737 reviews14 followers
November 22, 2015
Written in 1994, it gives a concise overview of the state of Russia in the last years of the Romanovs on to the first years of post-Soviet times. Now, I've read a lot of histories in my time, and I've watched a lot of history unfold, but Russia was never something I focused on. They were always players, but I was overwhelmed putting their roles on the world stage in the context of their own history. The country was ripe for revolution 100 years ago, but holy crap, those poor people suffered unbelievably under communism for a long, long time.
Profile Image for John E.
613 reviews10 followers
October 1, 2014
Not a 'history' of Russia in the twentieth-century, but an extended historical essay on the meaning and practice of Russia. Tsarist autocracy supported by the orthodox church created a glorification of elites, a violent suppression of the masses, and an unbroken distrust and cynicism of the whole population became the standard for Russian government that has not been broken. Glory and degredation has marked the "Russian Century."
Profile Image for Nick.
927 reviews16 followers
October 2, 2010
Great book! For me it functioned as a nice review of my Soviet History course, with a little extra pre/post-Soviet thrown in. Definitely lacking in detail, but the author does a good job of mentioning the relevant 20th century points and a great job of demonstrating them pictorially - particularly the Stalin and WWII years.

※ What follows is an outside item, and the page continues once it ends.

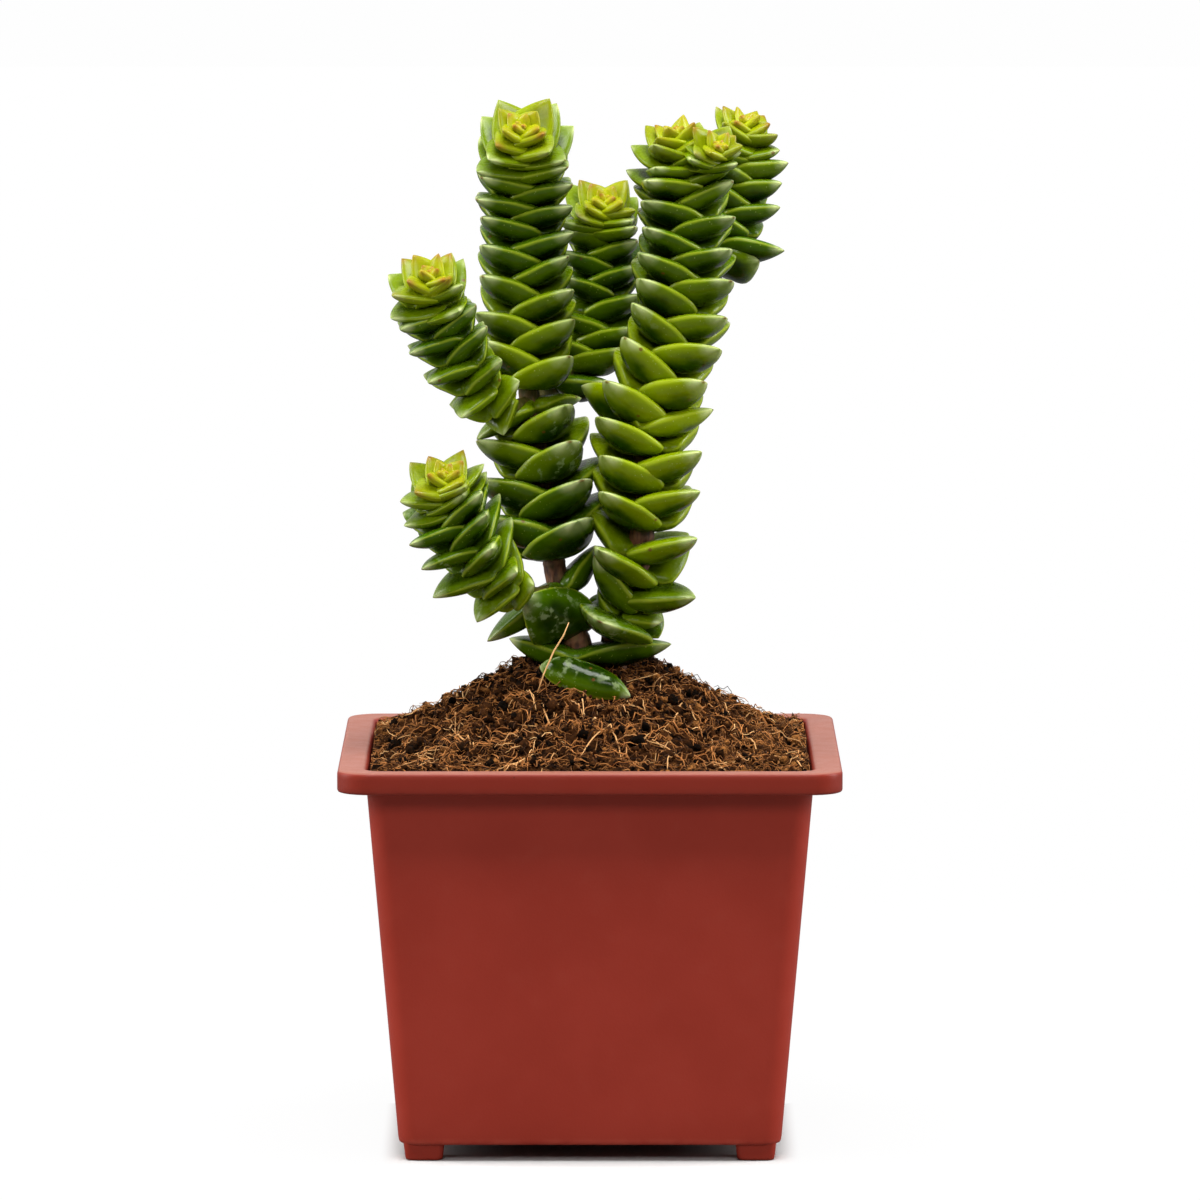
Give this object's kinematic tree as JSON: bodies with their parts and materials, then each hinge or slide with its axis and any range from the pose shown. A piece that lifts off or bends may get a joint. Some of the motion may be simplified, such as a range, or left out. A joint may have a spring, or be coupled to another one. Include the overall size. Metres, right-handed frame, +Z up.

Profile Image for 5greenway.
488 reviews4 followers
October 25, 2019
A bracing, unflinching gallop through Russia's 'long' 20th century. Written in best journalistic style, with an eye for the absurd and the horrific (plenty to choose from there), throwing about sources and eyewitness accounts without getting bogged down or bitty. Peters out a bit at the end in the early 90s.
Profile Image for Jacob.
33 reviews2 followers
July 25, 2008
I learned some things, saw some things, and became very thankful.
Profile Image for Vera.
34 reviews1 follower
August 17, 2009
Russia 101 -- if you've got a free week in you calendar.